EXERCISE DATA:

○ ○ ○ ○ ○

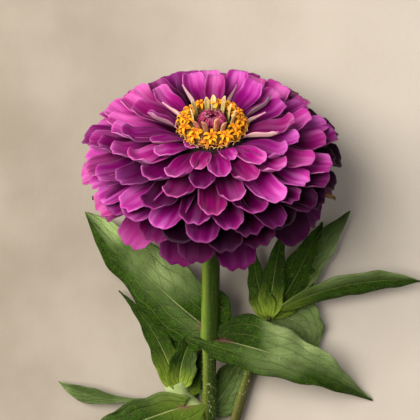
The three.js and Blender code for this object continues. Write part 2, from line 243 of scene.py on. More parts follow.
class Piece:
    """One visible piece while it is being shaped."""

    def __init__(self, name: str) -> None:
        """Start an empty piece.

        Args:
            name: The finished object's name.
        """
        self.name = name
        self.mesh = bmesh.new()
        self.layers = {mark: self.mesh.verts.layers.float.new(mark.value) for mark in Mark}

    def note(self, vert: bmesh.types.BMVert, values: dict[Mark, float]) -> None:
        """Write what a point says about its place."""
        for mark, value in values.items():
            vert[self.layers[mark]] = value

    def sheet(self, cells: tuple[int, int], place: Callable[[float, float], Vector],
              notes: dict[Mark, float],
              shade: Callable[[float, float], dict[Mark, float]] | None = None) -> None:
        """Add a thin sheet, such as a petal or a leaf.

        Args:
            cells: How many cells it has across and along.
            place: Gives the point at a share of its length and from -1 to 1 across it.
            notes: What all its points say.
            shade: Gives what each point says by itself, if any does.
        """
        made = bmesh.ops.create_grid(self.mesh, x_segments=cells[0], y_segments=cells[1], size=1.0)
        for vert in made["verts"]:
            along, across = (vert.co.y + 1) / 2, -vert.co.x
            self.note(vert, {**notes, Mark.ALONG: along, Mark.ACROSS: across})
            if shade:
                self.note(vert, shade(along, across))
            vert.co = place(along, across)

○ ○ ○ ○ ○

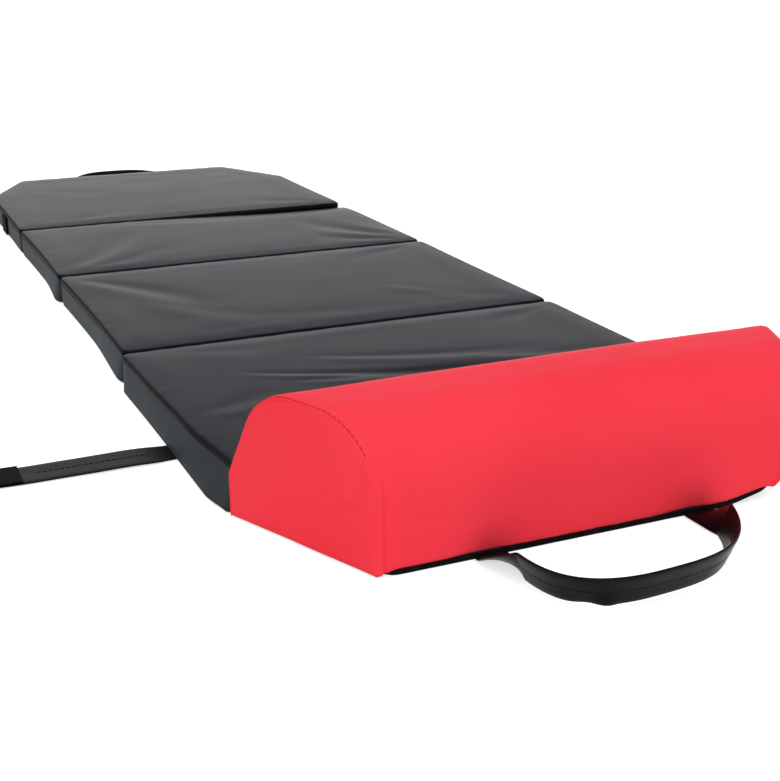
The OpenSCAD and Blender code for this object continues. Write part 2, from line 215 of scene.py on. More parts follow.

○ ○ ○ ○ ○

Quote only the lines running from the line that holds "The three.js and" to the line that holds "vert[self.layers[mark]] = value", both ends included.

The three.js and Blender code for this object continues. Write part 2, from line 243 of scene.py on. More parts follow.
class Piece:
    """One visible piece while it is being shaped."""

    def __init__(self, name: str) -> None:
        """Start an empty piece.

        Args:
            name: The finished object's name.
        """
        self.name = name
        self.mesh = bmesh.new()
        self.layers = {mark: self.mesh.verts.layers.float.new(mark.value) for mark in Mark}

    def note(self, vert: bmesh.types.BMVert, values: dict[Mark, float]) -> None:
        """Write what a point says about its place."""
        for mark, value in values.items():
            vert[self.layers[mark]] = value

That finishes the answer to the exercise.